Dickens Journals Online—John Drew
A demonstration of the way in which Great Expectations and Hard Times (and other texts frequently prescribed by the UK exam boards) were originally serialised in Dickens’s weekly journals – with rare samples from the 1850s and 60s, and information about how to access the originals, with new teaching content, via the internet/interactive whiteboard. Discussion of how National Curriculum assessment objectives can be met in a stimulating way via the Dickens Journals Online website, which launches in February 2012 but can be accessed earlier by registered users.
Teaching Dickens in Context—Sue Walker
An exciting chance to explore the context in which Dickens wrote, looking specifically at crime, punishment and urbanisation and/or money, industrialisation and capitalism through original source materials. Sue will introduce the Literature in Context project and inform teachers how they can get involved.

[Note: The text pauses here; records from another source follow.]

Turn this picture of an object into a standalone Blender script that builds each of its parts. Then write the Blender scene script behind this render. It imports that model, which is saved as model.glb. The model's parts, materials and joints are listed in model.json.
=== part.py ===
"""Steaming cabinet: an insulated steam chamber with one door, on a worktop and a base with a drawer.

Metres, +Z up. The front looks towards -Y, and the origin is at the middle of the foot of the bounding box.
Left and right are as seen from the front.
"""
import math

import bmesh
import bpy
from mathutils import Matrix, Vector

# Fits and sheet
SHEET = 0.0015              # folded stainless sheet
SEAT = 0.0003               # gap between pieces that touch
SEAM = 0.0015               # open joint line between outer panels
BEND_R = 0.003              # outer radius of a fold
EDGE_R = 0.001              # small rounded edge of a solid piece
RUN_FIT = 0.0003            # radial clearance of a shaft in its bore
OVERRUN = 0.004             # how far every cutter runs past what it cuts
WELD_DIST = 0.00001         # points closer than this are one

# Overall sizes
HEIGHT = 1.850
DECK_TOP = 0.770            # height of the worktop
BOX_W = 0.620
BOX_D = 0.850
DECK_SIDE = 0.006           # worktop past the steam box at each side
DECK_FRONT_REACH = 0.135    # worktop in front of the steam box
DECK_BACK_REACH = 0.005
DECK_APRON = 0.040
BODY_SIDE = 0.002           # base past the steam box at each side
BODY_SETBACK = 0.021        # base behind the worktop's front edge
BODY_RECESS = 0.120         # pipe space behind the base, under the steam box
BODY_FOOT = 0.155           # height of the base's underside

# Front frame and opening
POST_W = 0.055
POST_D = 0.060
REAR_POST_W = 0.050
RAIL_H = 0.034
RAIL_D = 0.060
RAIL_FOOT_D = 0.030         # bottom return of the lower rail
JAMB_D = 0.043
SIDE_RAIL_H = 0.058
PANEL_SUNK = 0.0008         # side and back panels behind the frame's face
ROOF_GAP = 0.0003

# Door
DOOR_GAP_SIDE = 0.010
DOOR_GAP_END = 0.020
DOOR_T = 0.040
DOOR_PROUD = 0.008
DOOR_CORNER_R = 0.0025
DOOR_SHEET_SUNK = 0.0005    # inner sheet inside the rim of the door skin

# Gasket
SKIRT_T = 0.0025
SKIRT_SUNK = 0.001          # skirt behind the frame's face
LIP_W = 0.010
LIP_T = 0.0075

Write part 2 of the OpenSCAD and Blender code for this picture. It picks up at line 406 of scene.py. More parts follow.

Teaching Great Expectations: The Lost Home—Ian Brinton
This talk will look at how the illustrations from different editions can offer a magnetic insight into the psychological world of Pip’s lost home. Handouts will be provided containing notes about the text and examples of how various illustrators have looked at the themes of terror and imprisonment.
Evolving English Exhibition Workshop
This workshop will look at differences between standard and non-standard English. Through enquiry-based activities participants will investigate the impact of purpose and audience on language production and examine language variation through time, exploring ways migration, colonisation and trade have shaped the English language.
English Literature Workshop: Why Read/Why Write?
This workshop will explore the roles of the author and reader in meaning making and interpretation. Participants will examine the process of writing as evidenced through original manuscripts of drafts held in the British Library collection and explore various ways of reading through different theoretical approaches.